# [Data]
** Begin **

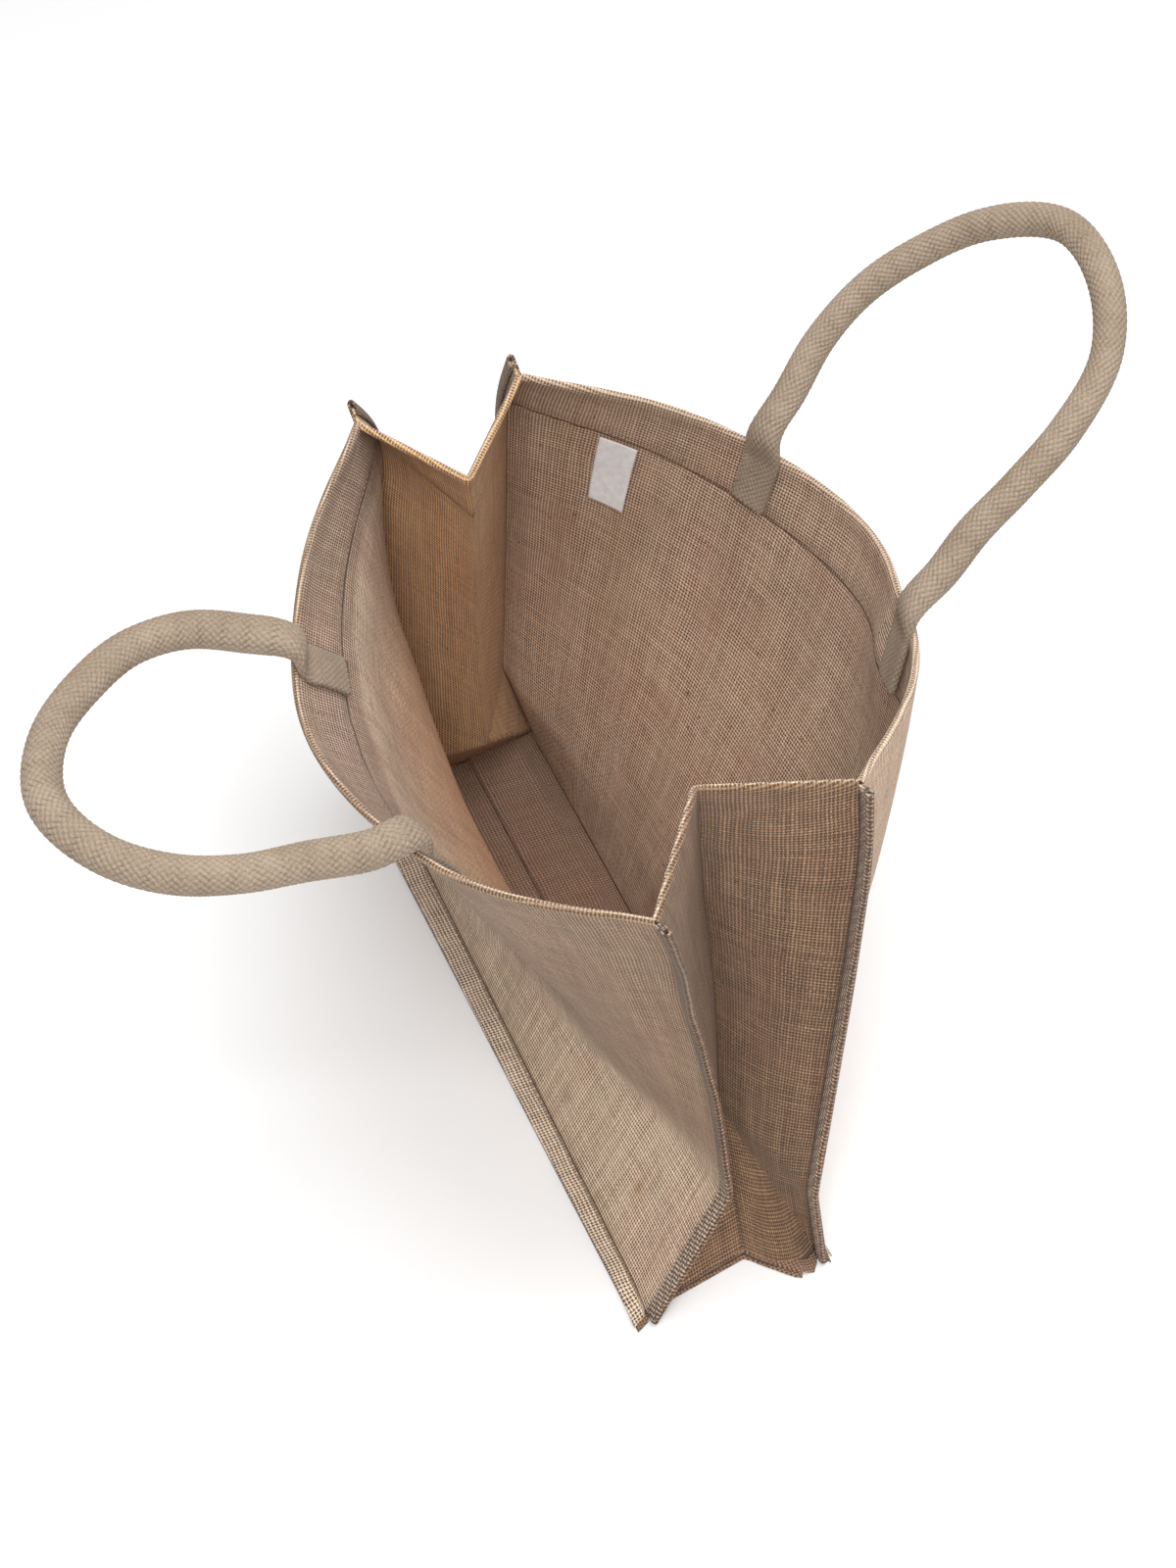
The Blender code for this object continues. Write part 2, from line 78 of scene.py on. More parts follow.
OVER_INSIDE = 0.85  # how far inside the rim, as a share of the tabs' distance from the wall
LOOP_RISE = 16 * MM  # of a loop's flat outline over the rim
ROPE_SIDES = 96
ROPE_STEP = 0.6 * MM
KNOT_AROUND = 16  # diamonds of the braided sleeve round a rope
KNOT_ALONG = 3.8 * MM
LABEL_WIDTH = 21 * MM
LABEL_HEIGHT = 50 * MM
LABEL_SHARE = 0.15  # its place along the back panel
LABEL_TAPE = 0.5 * MM
LABEL_STANDOFF = 0.5 * CLOTH + GAP + 0.9 * MM
LABEL_UNDER_HEM = 1.5 * MM

LOW_ROWS = 24  # rows of a wall below its crease, and above it
HIGH_ROWS = 88
WAIST = 0.42  # shares of the height at which a wall's profile is given
CHEST = 0.70
WARP = 1.79 * MM  # from one upright thread of the jute to the next
WEFT = 2.14 * MM  # and from one level thread to the next

# Each seam's stitches: length, gap and half thickness in mm. The outline of one is in shares of these.
STITCHES = {"corner": (3.2, 1.3, 0.32), "foot": (3.6, 1.6, 0.5), "hem": (2.6, 1.7, 0.2)}
STITCH_OUTLINE = ((0.0, 0.45), (0.2, 0.9), (0.5, 1.0), (0.8, 0.9), (1.0, 0.45))

# The photograph's camera, found from the seams and handles that it shows.
FOCAL_LENGTH_PX = 2874.4
LONGER_SIDE_PX = 1600
CAMERA_PLACE = (0.8944, -0.3775, 1.3421)
CAMERA_FORWARD = (-0.5953, 0.2524, -0.7628)
CAMERA_ROLL = -0.2  # degrees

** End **

# [Short problem]
Repeat the listing exactly, from its first line to its last.

# [Solved exercise]
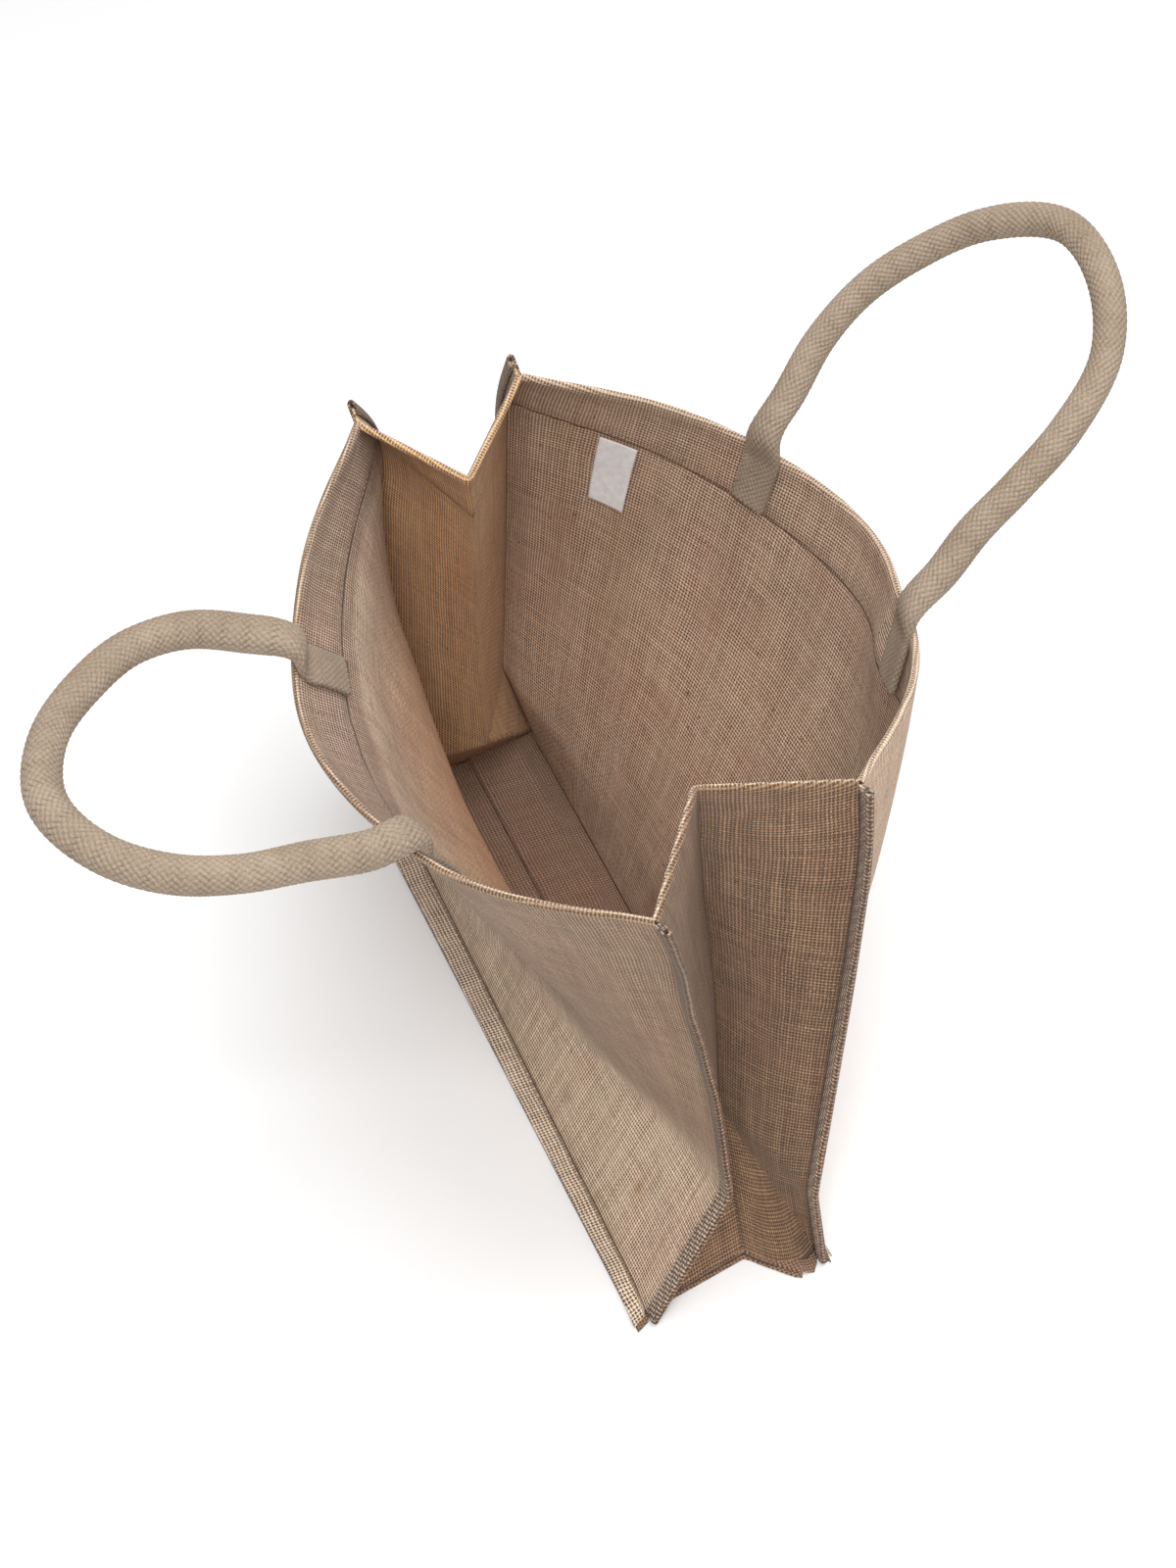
The Blender code for this object continues. Write part 2, from line 78 of scene.py on. More parts follow.
OVER_INSIDE = 0.85  # how far inside the rim, as a share of the tabs' distance from the wall
LOOP_RISE = 16 * MM  # of a loop's flat outline over the rim
ROPE_SIDES = 96
ROPE_STEP = 0.6 * MM
KNOT_AROUND = 16  # diamonds of the braided sleeve round a rope
KNOT_ALONG = 3.8 * MM
LABEL_WIDTH = 21 * MM
LABEL_HEIGHT = 50 * MM
LABEL_SHARE = 0.15  # its place along the back panel
LABEL_TAPE = 0.5 * MM
LABEL_STANDOFF = 0.5 * CLOTH + GAP + 0.9 * MM
LABEL_UNDER_HEM = 1.5 * MM

LOW_ROWS = 24  # rows of a wall below its crease, and above it
HIGH_ROWS = 88
WAIST = 0.42  # shares of the height at which a wall's profile is given
CHEST = 0.70
WARP = 1.79 * MM  # from one upright thread of the jute to the next
WEFT = 2.14 * MM  # and from one level thread to the next

# Each seam's stitches: length, gap and half thickness in mm. The outline of one is in shares of these.
STITCHES = {"corner": (3.2, 1.3, 0.32), "foot": (3.6, 1.6, 0.5), "hem": (2.6, 1.7, 0.2)}
STITCH_OUTLINE = ((0.0, 0.45), (0.2, 0.9), (0.5, 1.0), (0.8, 0.9), (1.0, 0.45))

# The photograph's camera, found from the seams and handles that it shows.
FOCAL_LENGTH_PX = 2874.4
LONGER_SIDE_PX = 1600
CAMERA_PLACE = (0.8944, -0.3775, 1.3421)
CAMERA_FORWARD = (-0.5953, 0.2524, -0.7628)
CAMERA_ROLL = -0.2  # degrees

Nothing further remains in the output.